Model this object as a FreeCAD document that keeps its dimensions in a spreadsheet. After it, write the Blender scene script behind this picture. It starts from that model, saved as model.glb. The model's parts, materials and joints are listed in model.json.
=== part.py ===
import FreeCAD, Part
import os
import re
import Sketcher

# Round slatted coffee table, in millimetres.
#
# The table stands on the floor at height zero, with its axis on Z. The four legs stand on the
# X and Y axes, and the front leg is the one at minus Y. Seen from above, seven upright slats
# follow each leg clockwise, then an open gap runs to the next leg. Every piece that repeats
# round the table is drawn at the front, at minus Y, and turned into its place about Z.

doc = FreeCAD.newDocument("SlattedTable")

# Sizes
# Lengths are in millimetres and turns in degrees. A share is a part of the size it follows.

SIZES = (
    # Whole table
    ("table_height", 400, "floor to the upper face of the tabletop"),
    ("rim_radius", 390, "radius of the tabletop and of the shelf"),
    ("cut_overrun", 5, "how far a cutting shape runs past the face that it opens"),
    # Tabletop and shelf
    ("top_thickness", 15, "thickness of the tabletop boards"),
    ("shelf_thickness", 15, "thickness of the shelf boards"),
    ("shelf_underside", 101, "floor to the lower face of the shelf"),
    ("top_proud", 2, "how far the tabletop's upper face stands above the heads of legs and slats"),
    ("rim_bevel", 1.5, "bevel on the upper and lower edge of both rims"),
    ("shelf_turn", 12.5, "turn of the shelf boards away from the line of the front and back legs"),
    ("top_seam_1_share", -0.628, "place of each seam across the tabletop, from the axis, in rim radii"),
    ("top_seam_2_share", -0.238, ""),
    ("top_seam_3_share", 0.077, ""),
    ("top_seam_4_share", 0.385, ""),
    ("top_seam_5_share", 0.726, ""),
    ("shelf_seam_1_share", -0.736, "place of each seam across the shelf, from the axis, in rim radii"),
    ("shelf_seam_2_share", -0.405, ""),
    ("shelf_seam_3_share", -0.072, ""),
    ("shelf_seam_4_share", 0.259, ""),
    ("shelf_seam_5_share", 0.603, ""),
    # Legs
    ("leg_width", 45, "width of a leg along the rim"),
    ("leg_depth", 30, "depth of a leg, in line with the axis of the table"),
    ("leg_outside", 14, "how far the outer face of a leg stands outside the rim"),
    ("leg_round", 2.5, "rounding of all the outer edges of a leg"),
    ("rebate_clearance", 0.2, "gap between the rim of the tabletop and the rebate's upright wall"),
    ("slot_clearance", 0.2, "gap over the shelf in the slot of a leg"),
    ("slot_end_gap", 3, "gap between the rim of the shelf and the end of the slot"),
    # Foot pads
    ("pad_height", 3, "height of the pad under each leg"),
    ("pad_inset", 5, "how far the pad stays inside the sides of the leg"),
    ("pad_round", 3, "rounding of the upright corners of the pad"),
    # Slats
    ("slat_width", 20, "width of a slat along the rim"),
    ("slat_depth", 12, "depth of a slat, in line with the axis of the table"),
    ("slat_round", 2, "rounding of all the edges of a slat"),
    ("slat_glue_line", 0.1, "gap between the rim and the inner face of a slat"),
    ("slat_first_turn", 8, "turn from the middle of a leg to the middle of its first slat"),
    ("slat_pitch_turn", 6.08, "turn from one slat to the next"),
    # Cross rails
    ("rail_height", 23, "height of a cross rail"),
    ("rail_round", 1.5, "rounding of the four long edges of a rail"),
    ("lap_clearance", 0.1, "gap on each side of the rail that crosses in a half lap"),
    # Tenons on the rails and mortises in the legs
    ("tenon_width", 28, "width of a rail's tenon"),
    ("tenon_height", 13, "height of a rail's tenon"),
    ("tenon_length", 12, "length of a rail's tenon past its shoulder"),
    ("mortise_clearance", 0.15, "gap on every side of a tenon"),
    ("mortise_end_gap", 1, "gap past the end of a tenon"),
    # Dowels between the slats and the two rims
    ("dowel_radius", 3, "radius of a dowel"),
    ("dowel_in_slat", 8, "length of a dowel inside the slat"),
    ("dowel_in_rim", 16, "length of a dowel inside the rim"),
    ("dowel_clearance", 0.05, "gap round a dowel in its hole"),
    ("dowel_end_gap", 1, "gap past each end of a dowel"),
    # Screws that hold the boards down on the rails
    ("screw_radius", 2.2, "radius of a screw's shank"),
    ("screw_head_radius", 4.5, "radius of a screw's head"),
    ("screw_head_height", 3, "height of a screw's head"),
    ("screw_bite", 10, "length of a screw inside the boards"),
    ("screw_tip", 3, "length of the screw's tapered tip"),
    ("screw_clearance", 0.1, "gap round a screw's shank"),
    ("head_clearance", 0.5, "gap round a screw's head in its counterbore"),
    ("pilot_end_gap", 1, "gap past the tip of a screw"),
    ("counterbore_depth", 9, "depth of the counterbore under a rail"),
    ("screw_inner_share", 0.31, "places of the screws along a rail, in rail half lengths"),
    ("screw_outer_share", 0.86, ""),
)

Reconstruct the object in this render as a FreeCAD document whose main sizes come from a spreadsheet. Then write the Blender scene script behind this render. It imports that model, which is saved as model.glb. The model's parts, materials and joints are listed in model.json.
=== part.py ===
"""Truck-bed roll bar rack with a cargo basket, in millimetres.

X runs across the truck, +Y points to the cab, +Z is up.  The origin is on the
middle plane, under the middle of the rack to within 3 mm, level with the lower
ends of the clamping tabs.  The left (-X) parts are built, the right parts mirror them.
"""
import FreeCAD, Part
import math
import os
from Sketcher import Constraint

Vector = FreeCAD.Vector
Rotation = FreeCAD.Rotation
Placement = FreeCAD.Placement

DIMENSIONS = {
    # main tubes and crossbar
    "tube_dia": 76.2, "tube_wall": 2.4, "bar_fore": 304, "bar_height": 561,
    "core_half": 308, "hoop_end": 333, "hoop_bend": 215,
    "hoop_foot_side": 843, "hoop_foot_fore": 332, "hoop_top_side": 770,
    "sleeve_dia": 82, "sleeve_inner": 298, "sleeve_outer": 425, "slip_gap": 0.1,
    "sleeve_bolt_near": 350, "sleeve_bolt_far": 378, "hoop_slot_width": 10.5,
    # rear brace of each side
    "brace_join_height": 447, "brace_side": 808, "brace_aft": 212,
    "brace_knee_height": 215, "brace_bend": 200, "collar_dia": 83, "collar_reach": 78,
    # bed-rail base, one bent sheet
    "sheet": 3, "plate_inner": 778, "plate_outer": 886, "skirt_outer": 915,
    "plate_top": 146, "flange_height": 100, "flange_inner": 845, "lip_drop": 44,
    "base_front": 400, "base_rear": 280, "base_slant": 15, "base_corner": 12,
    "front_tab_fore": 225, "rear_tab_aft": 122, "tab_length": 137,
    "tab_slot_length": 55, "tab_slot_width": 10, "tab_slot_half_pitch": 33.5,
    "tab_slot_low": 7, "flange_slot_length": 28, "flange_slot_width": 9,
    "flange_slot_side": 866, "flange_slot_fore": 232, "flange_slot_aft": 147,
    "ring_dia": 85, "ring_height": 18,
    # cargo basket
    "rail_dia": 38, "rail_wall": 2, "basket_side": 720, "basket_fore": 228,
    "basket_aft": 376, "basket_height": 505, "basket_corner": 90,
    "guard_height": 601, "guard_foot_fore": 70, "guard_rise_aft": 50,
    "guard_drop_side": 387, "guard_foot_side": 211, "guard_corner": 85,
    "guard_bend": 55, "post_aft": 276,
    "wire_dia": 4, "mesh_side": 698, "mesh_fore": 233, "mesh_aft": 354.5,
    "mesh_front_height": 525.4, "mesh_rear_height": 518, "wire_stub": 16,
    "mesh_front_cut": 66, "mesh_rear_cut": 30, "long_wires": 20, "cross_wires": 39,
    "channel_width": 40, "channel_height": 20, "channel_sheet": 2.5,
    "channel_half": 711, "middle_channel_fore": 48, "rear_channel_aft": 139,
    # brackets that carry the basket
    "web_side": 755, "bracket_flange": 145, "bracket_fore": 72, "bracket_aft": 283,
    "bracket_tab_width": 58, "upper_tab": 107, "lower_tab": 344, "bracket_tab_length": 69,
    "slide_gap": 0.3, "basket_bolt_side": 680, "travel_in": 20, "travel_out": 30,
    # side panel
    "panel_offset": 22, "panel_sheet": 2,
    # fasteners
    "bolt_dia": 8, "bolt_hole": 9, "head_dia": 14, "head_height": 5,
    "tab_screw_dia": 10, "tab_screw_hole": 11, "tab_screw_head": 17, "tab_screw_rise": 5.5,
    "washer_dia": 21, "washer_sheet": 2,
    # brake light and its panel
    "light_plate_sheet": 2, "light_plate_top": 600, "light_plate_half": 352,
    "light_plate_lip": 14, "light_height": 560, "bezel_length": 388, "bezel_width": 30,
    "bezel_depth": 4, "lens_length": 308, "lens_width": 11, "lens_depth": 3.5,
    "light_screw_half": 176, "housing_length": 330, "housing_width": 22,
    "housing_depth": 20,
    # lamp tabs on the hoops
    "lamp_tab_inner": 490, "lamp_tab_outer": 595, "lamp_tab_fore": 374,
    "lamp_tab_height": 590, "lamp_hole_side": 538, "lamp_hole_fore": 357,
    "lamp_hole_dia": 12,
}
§
Task details: Reproduce exactly, and only, the lines from the start of the entries through the one that contains "# Lengths are".

Answer to the problem:
Model this object as a FreeCAD document that keeps its dimensions in a spreadsheet. After it, write the Blender scene script behind this picture. It starts from that model, saved as model.glb. The model's parts, materials and joints are listed in model.json.
=== part.py ===
import FreeCAD, Part
import os
import re
import Sketcher

# Round slatted coffee table, in millimetres.
#
# The table stands on the floor at height zero, with its axis on Z. The four legs stand on the
# X and Y axes, and the front leg is the one at minus Y. Seen from above, seven upright slats
# follow each leg clockwise, then an open gap runs to the next leg. Every piece that repeats
# round the table is drawn at the front, at minus Y, and turned into its place about Z.

doc = FreeCAD.newDocument("SlattedTable")

# Sizes
# Lengths are in millimetres and turns in degrees. A share is a part of the size it follows.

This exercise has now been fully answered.